When this definition is applied to the international legal system, it appears to fail on several counts. Firstly, there is no single, identifiable global sovereign. The international system is characterised by the sovereign equality of states, meaning there is no authority legally above them. Law is made primarily through the consent of states, via treaties and the development of custom, rather than being handed down by a superior. Secondly, there is no systematic and consistent enforcement mechanism equivalent to a domestic police force or bailiff system. While the UN Security Council can authorise sanctions or the use of force, its actions are often subject to the political veto of its five permanent members, making enforcement selective and unreliable. Therefore, from an Austinian perspective, international law is not ‘law properly so called’ but rather a form of ‘positive morality’, consisting of rules of conduct that states feel are obligatory but which lack the essential components of a sovereign and sanctions (Dixon, 2013).

## The Argument For International Law being ‘True Law’
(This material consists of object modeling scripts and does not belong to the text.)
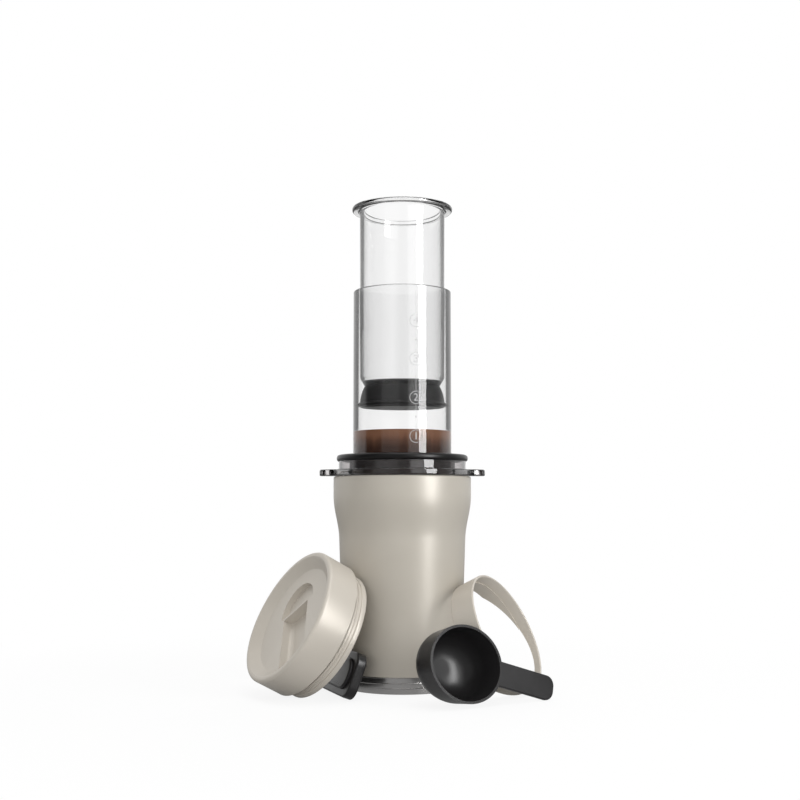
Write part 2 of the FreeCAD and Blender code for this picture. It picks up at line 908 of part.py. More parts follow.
def main():
    os.makedirs("parts", exist_ok=True)
    nodes = {
        "tumbler_shell": tumbler_shell(),
        "tumbler_liner": tumbler_liner(),
        "tumbler_base": tumbler_base(),
        "vacuum_cap": vacuum_cap(),
        "base_disc": base_disc(),
        "chamber_tube": chamber_tube(),
        "chamber_collar": chamber_collar(),
        "collar_gasket": collar_gasket(),
        "filter_cap": filter_cap(),
        "paper_filter": paper_filter(),
        "plunger_tube": plunger_tube(),
        "plunger_seal": plunger_seal(),
    }
    tumbler = shell_outline(0.0, rim_height).fuse(disc(shoulder_radius, 0, foot_height))

    lid_names = ["lid_cap", "lid_plug", "lid_seal", "lid_disc"]
    lid_shapes = [lid_cap(), lid_plug(), lid_seal(), lid_disc()]
    spot = stand(lid_shapes, face_frame(lid_facing_angle, lid_lean_angle), lid_x, lid_start_y)
    spot = lean_on([lid_shapes[0], lid_shapes[1]], spot, tumbler, Vector(0, 1, 0))
    print("lid origin", spot.Base)
    for name, shape in zip(lid_names, moved(lid_shapes, spot)):
        nodes[name] = shape

    ring = [base_ring()]
    spot = stand(ring, face_frame(ring_facing_angle, ring_lean_angle), ring_x, ring_start_y)
    spot = lean_on(ring, spot, tumbler, Vector(0, 1, 0))
    print("ring origin", spot.Base)
    nodes["base_ring"] = moved(ring, spot)[0]

    frame = face_frame(scoop_facing_angle, scoop_lean_angle)
    frame = frame.multiply(Rotation(Vector(0, 0, 1), scoop_roll_angle))
    bowl = [scoop()]
    spot = stand(bowl, frame, scoop_x, scoop_start_y)
    spot = lean_on(bowl, spot, nodes["base_ring"], Vector(0, 1, 0))
    print("scoop origin", spot.Base)
    nodes["scoop"] = moved(bowl, spot)[0]

    case_names = ["case_body", "case_cover", "filter_stack"]
    case_shapes = [case_body(), case_cover(), filter_stack()]
    spot = stand(case_shapes, case_frame(), case_start_x, case_start_y)
    spot = lean_on([case_shapes[0]], spot, tumbler, case_way())
    print("case origin", spot.Base)
    for name, shape in zip(case_names, moved(case_shapes, spot)):
        nodes[name] = shape

    for name, shape in nodes.items():
        write(name, shape)
    seal_bottom = seal_top - seal_height
    print("plunger travel down", seal_bottom - paper_bottom - paper_thickness - stroke_clearance)
    print("chamber mouth above the lip", chamber_top - (seal_top - seal_lip_drop))


main()
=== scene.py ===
import logging
import math
from dataclasses import dataclass, field
from enum import Enum
from typing import Any, Dict, Iterable, List, Mapping, Optional, Sequence, Tuple, Union

import bmesh
import bpy
from mathutils import Matrix, Vector
from mathutils.geometry import interpolate_bezier


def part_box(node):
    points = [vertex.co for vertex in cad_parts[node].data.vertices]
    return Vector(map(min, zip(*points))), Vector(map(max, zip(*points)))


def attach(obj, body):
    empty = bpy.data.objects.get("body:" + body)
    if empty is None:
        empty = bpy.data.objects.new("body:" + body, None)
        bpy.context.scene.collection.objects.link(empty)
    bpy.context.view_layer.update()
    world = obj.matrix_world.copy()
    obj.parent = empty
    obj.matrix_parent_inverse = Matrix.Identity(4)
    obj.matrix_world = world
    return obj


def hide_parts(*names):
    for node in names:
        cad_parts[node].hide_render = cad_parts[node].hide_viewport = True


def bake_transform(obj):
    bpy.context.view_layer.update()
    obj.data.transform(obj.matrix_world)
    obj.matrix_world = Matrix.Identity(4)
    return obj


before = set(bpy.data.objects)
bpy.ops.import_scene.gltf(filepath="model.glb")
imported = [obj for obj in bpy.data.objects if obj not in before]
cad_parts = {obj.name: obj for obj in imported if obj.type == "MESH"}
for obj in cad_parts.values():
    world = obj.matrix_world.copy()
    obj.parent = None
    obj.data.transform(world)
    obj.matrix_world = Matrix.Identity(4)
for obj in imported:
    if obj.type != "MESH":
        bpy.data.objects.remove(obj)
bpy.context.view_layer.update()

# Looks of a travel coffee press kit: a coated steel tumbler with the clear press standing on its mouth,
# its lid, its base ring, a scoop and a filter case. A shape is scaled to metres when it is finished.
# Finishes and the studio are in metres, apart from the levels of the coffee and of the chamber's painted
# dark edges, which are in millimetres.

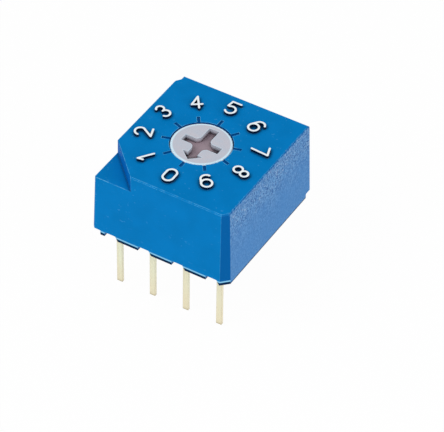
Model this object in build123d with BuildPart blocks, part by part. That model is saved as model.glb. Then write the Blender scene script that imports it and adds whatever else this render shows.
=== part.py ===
from build123d import *
import os
from math import atan2, cos, degrees, radians, sin, sqrt

# Rotary coded switch, ten positions, for a printed circuit board.
# Row frame in millimetres: the rotor turns about Z, and z = 0 is the board's top face,
# where the housing's feet stand. Position 0 is at -Y, over the row of the four code pins.

# Housing
body_width = 10.1
body_depth = 10.66
body_shift_x = 0.12
rim_z = 0.35
top_z = 5.85
side_draft = 1.9
top_edge_break = 0.08
top_edge_slope = 40
front_left_chamfer = 0.15
front_right_chamfer = 0.5
back_right_chamfer = 0.1
step_width = 0.26
step_length = 0.47
step_slope = 0.35
notch_reach = 7.24
notch_floor_z = 4.68
recess_width = 8.7
recess_depth = 9.3
cavity_radius = 4.2
cavity_top_z = 4.85
boss_radius = 2.9
boss_bottom_z = 4.35
bore_radius = 2.08

# Feet under the rim
foot_gap_width = 0.8
foot_slope = 0.2
foot_cut_depth = 0.9
foot_gap_shift = 0.2
corner_relief = 0.6

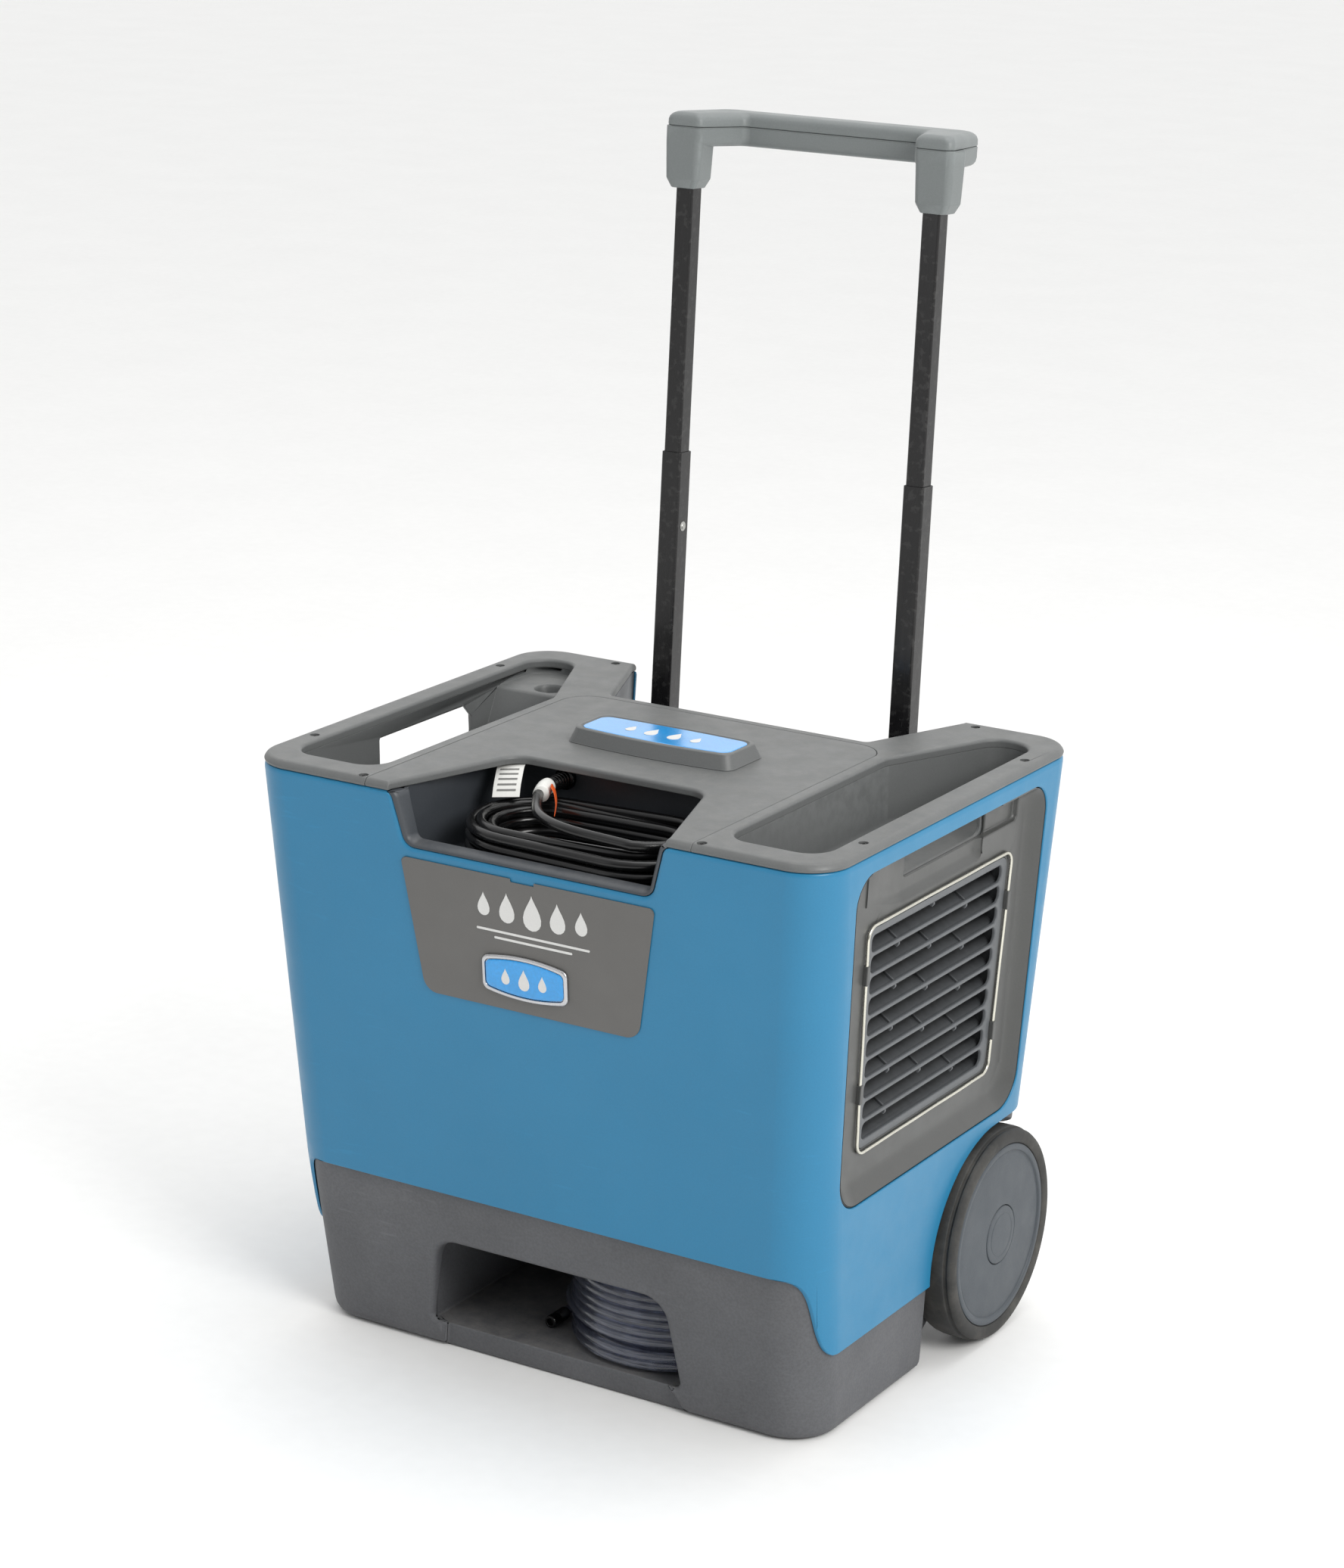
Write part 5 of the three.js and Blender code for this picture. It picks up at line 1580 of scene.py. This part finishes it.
def grip_post(sign):
    """The sleeve of the grip round an upper tube."""
    x, rings = sign * 130.5, []
    for z, half, deep, radius in ((GRIP_BOTTOM, 12.4, 11.4, 4.5), (470.5, 13, 12, 5),
                                  (478, 17.3, 14, 6), (479.5, 17.7, 14.3, 6),
                                  (495, 18.5, 14.6, 6.4), (513, 19.3, 14.9, 6.8),
                                  (526.2, 19.4, 15, 7), (526.8, 19.15, 14.75, 7),
                                  (527, 18.7, 14.3, 6.5)):
        corners = rectangle(x - half, x + half, -deep, deep + 1, radius)
        rings.append(layer("z", outline(corners, 8), z))
    return loft(rings, handle_place)


def grip_lower():
    shell = grip_form((509, 5.6), (509.8, 3.6), (511.2, 1.9), (513.5, 0.7), (517, 0.1),
                      (526.2, 0), (526.8, 0.25), (527, 0.7))
    join(shell, grip_post(1), grip_post(-1))
    half = UPPER_TUBE["side"] / 2 + GAP
    sockets = [prism("z", rectangle(x - half, x + half, -half, half, 2), GRIP_BOTTOM - 5,
                     UPPER_TUBE["to"] + GAP, handle_place) for x in (-HANDLE_X, HANDLE_X)]
    return soften(cut(shell, *sockets), 0.8, 3, 38)


def grip_upper():
    shell = grip_form((527.35, 0.8), (527.6, 0.3), (528.1, 0), (533, 0.15), (535.6, 0.9),
                      (537.4, 2.2), (538.8, 4), (539.6, 5.8), (540, 8))
    return soften(shell, 0.5, 2, 38)


piece(grip_lower(), "grip_lower", "grip_plastic", "handle_upper", ["grip_lower_shell"])
piece(grip_upper(), "grip_upper", "grip_plastic", "handle_upper", ["grip_upper_shell"])


# ---- Rear control panel ----


def panel_ring(inset, depth):
    half, tall = PANEL["half"] - inset, (PANEL["z1"] - PANEL["z0"]) / 2 - inset
    corners = rectangle(-half, half, -tall, tall, 10 - 0.6 * inset)
    return layer("y", outline(corners, 10), -depth)


def button_x(index):
    return (index - (len(BUTTON_NAMES) - 1) / 2) * BUTTON["spacing"]


def panel_plate():
    steps = [(0.8, 4), (0.2, 1.4), (0.4, 0.7), (1, 0.4), (2.2, 0.4)]
    plate = loft([panel_ring(*step) for step in steps], rear_place)
    holes = [rod("y", BUTTON["radius"] + 0.5, -12, 6, button_x(i), BUTTON["z"] - PANEL_Z, 40,
                 rear_place) for i in range(len(BUTTON_NAMES))]
    glass = prism("y", rectangle(-58, 58, 2, 42, 4), -1.9, 6, rear_place)
    return soften(cut(plate, *holes, glass), 0.4, 2, 35)


piece(panel_plate(), "panel", "bay_plastic", stands_for=["control_panel"])
display = prism("y", rectangle(-57.7, 57.7, 2.3, 41.7, 3.8), -3.8, -0.9, rear_place)
piece(soften(display, 0.4, 2), "panel_display", "bay_plastic", material=DETAIL["display_glass"])
for number, x in enumerate((-44, -22, 0, 22, 44), 1):
    profile = [(2.4, -1.2), (2.4, -0.7), (1.8, -0.35), (0.01, -0.2)]
    lamp = turned("y", profile, x, 12, 24, rear_place)
    piece(soften(lamp, 0.1, 2), f"panel_lamp_{number}", "button_plastic",
          material=DETAIL["tag_orange"])
for number, (x0, x1, z) in enumerate([(-44, 8, 33), (-44, 30, 26)], 1):
    print_on(f"panel_scale_{number}", "button_plastic",
             outline(rectangle(x0, x1, z - 1.2, z + 1.2, 1.1)), "y", -1.1, -0.75, rear_place)


def key(index):
    face = rear_y(BUTTON["z"])
    r = BUTTON["radius"]
    profile = [(r + 2, face - 8), (r + 2, face - 5.6), (r, face - 5.5), (r, face + 0.6),
               (r - 0.3, face + 1.4), (r - 1.1, face + 1.9), (r - 2.2, face + 2),
               (r - 3.4, face + 1.7), (0.01, face + 1.3)]
    return soften(turned("y", profile, button_x(index), BUTTON["z"], 48), 0.15, 2)


for index, name in enumerate(BUTTON_NAMES):
    piece(key(index), name + "_key_cap", "button_plastic", name + "_key", [name + "_button"])
    x, z = button_x(index), BUTTON["z"] - 14 - PANEL_Z
    print_on(f"panel_mark_{name}", "button_plastic",
             outline(rectangle(x - 7, x + 7, z - 0.7, z + 0.7, 0.65)), "y", -0.45, -0.12,
             rear_place, 0.08)


# ---- Tags on the power cord ----


def strip(path, across, thickness):
    """A thin folded sheet: path is its middle line and across its width vector."""
    wide = Vector(across) / 2
    rings = []
    for i, p in enumerate(path):
        p = Vector(p)
        before, after = Vector(path[max(i - 1, 0)]), Vector(path[min(i + 1, len(path) - 1)])
        normal = (after - before).cross(wide).normalized() * thickness / 2
        rings.append([tuple(p - wide - normal), tuple(p + wide - normal), tuple(p + wide + normal),
                      tuple(p - wide + normal)])
    return soften(loft(rings), 0.12, 2, 40)


folded = smooth_line([(-103, -96, 542), (-100, -104, 541), (-96, -113, 536), (-92, -122, 529),
                      (-88, -130, 521)], 6)
piece(strip(folded, (23, 9, 2), 0.5), "cord_tag", "cord_rubber",
      material=DETAIL["tag_paper"])
for row in range(5):
    p, q = folded[8 + row * 3], folded[9 + row * 3]
    lift = Vector((-0.1, -0.28, 0.36))
    line_ = strip([Vector(p) + lift, Vector(q) + lift], (16, 6.3, 1.4), 0.12)
    piece(line_, f"cord_tag_rule_{row + 1}", "cord_rubber", material=DETAIL["grey_print"])
sleeve_line = smooth_line([(-62, -101.5, 529), (-61, -108, 529), (-58.6, -115, 528.5),
                           (-54.8, -124, 528)], 4)
piece(tube(sleeve_line, 7.4, 24), "cord_sleeve", "cord_rubber",
      material=DETAIL["tag_paper"])
flag = smooth_line([(-52, -112, 534), (-45, -117, 530), (-40, -122, 522), (-38, -127, 513)], 5)
piece(strip(flag, (9, -16, 2), 0.5), "cord_flag", "cord_rubber",
      material=DETAIL["tag_orange"])


# ---- Closing ----

slots = {row["node"]: row["material_slot"] for row in frame["record"]["subparts"]}
for name, node in frame["nodes"].items():
    if not node.hide_render:
        node.data.materials.clear()
        node.data.materials.append(FINISH[slots[name]])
The Austinian viewpoint is widely considered to be an inadequate description of law, even within domestic systems. Many laws, such as those concerning contracts or wills, confer powers rather than issuing commands. A more sophisticated analysis was provided by H.L.A. Hart, who argued that law is a system of rules. Hart distinguished between primary rules of obligation (which prescribe or proscribe certain conduct) and secondary rules, which govern the creation, change, and adjudication of the primary rules (Hart, 2012).

International law clearly possesses primary rules, such as the prohibition on the use of force found in the UN Charter. The main challenge is whether it possesses the secondary rules Hart identified as a marker of a developed legal system. It can be argued that it does, albeit in a decentralised form. The ‘rule of recognition’, which provides criteria for identifying valid law, can be found in sources like Article 38(1) of the Statute of the International Court of Justice, which lists treaties, custom, and general principles of law as the sources of law the court should apply. Rules of change exist through mechanisms for treaty amendment and the evolution of customary international law. Finally, rules of adjudication are present through the existence of numerous international courts and tribunals, such as the International Court of Justice (ICJ) and the International Criminal Court. Although the jurisdiction of these bodies often depends on state consent, their existence provides a system for the authoritative settlement of disputes based on law (Shaw, 2017).

Furthermore, the most compelling evidence for the legal character of international law is the behaviour of states themselves. States invest heavily in their foreign office legal departments, make legal arguments before international bodies, and justify their actions with reference to international legal rules. As Louis Henkin famously observed, “almost all nations observe almost all principles of international law and almost all of their obligations almost all of the time” (Henkin, 1979, p. 47). This widespread compliance and the treatment of the rules as legally binding in state practice suggests that international law functions as law in the real world, regardless of whether it fits a particular theoretical model.

## Conclusion

In conclusion, the debate over whether international law is ‘true law’ depends heavily on the definition of ‘law’ one adopts. If one adheres to a rigid, Austinian model based on a sovereign command, international law falls short. However, this model is now seen as overly simplistic. A more modern, functional approach, such as that proposed by H.L.A. Hart, which focuses on a system of rules that are accepted as binding by the community, provides a much better framework. International law has identifiable sources, processes for change, and institutions for adjudication. Most importantly, it is treated as law by those to whom it is addressed. While it is a decentralised and politically-influenced system that differs from domestic law, it nonetheless possesses the core attributes and practical effect of a genuine legal order.

## References

  • Austin, J. (1832) The Province of Jurisprudence Determined. London: John Murray.
  • Dixon, M. (2013) Textbook on International Law. 7th edn. Oxford: Oxford University Press.
  • Hart, H.L.A. (2012) The Concept of Law. 3rd edn. Oxford: Oxford University Press.
  • Henkin, L. (1979) How Nations Behave: Law and Foreign Policy. 2nd edn. New York: Columbia University Press.
  • Shaw, M.N. (2017) International Law. 8th edn. Cambridge: Cambridge University Press.
  • Statute of the International Court of Justice (1945).